With regard to your training did you feel like you had sufficient training when you went into the operation you felt like you were fully prepared?
Oh fully prepared and I could handle any weapon. I had been trained in unarmed combat, trained to kill with the bare hands. Yes I had sufficient training. I dont think I could do it today. I walk with a stick.
And is there anything about your service you would look back on and think you wish you had done differently or I wish this had happened or do you look back and sort of think everything happened as it should?
When I joined the Glider Pilot Regiment I learnt very quickly that I had joined the finest band of men that God ever put on this earth. Every man I meet today wearing a Red Beret is my friend and I am his. No, I would not have changed a thing except I would rather not have been captured but with that one exception.
And I know you’ve been back to Arnhem since…
Many, many times.
Whats that experience been like, going back after the event?
I think the best thing I can explain is I was with my wife, we stayed at the Hotel directly opposite Arnhem main line station and we went for a walk down the equivalent of Bond Street and a fella on a bicycle came up rather fast behind us with a can of beer in one hand. He stopped, carefully put his can of beer on the ground, threw the bike down and came toward us. My wife said ‘Are we going to get mugged?’, I said ‘No we are not going to get mugged’. He stopped in front of us and he saluted me. And I mean he threw up a salute, it was a Navy salute but that doesnt matter, he then held out his hand. ‘Thankyou for all you did’, picked up his bicycle, picked up his can of beer and rode away. That was the last time I was in Arnhem but Ive been invited to homes, people stop you in the street and ask to shake your hand. I am as much at home in Arnhem as I am here in London and I have a great love and respect for the Dutch.
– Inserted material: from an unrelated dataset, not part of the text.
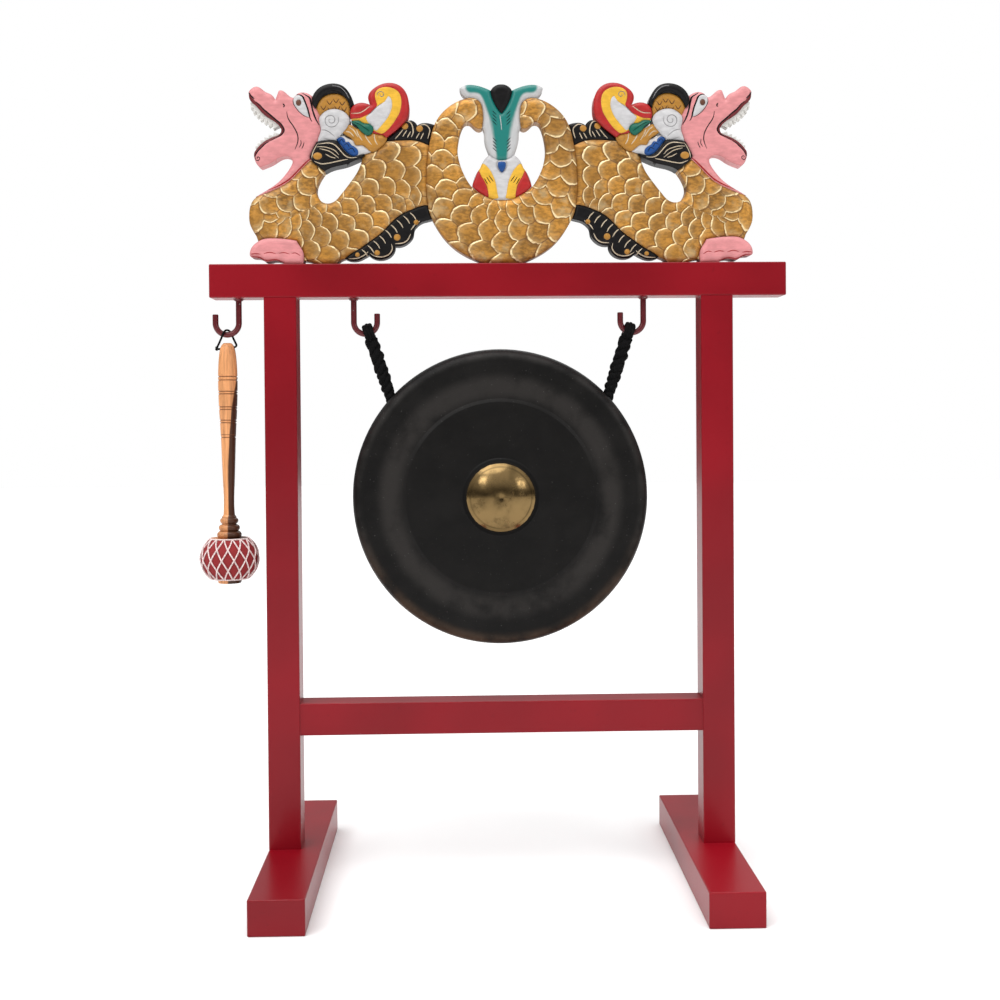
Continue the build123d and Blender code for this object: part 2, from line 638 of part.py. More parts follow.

And can you tell me a little bit about your life after the war, what happened when you came home?
I didnt want to go back to welding because before the war it was a highly skilled and very well paid occupation but after the war it was not. I didnt know what to do with myself. I found myself temporary work working for a company called Tilly Lamp Company who made parrafin lamps and I learnt to use a machine, lathes and I decided I wasnt going to do this for the rest of my working life, I decided there is one thing I can do and thats to go on the road and become a commercial traveller. I picked up a couple of agencies, I formed a company called Ashleigh marketing services, I still have some business cards somewhere AMS and I got very cross with the man who runs the programme because he trades as AMS as well… I said ‘Thats mine’. Hes a multi-millionaire and I am not. Gradually I got better at the job and my uncle introduced me to a man and his wife who had a toy manufacturing business, they seemed to like me and I joined their company as a trainee rep. 16 years later I left that company as the sales director. Joined a number of other companies at various times always in a managerial position bcause if I say it myself I was good. The happiest time I had was at a company called Timpo who made toy cownoys and indians among other things and I stayed with them for 6 years and eventually was the southern sales manager, and they had 2 sales managers. I was one of them. I could see the skids were going to be nder this company that it couldnt carry on, it was going to go bust and I left them and I joined another company who were sellers of books and also of playing cards and they put me in charge of the playing card division which I built from nothing. Eventually they lost that agency and the playing card manufacturer told the people who had taken it over yes you can have the agency as long as Frank Ashleigh runs it so I got the job with them and that was Childs Play in Swindon and I stayed with them until I was 72. And then suddenly I realised Im not enjoying this anymore so I had a word with the MD and said Im going to leave, he said why and I said I don’t enjoy it anymore… Im getting tired of it. They persuaded me to stay on for a further year as a consultant and thats what I did and a year later I retired. At 73.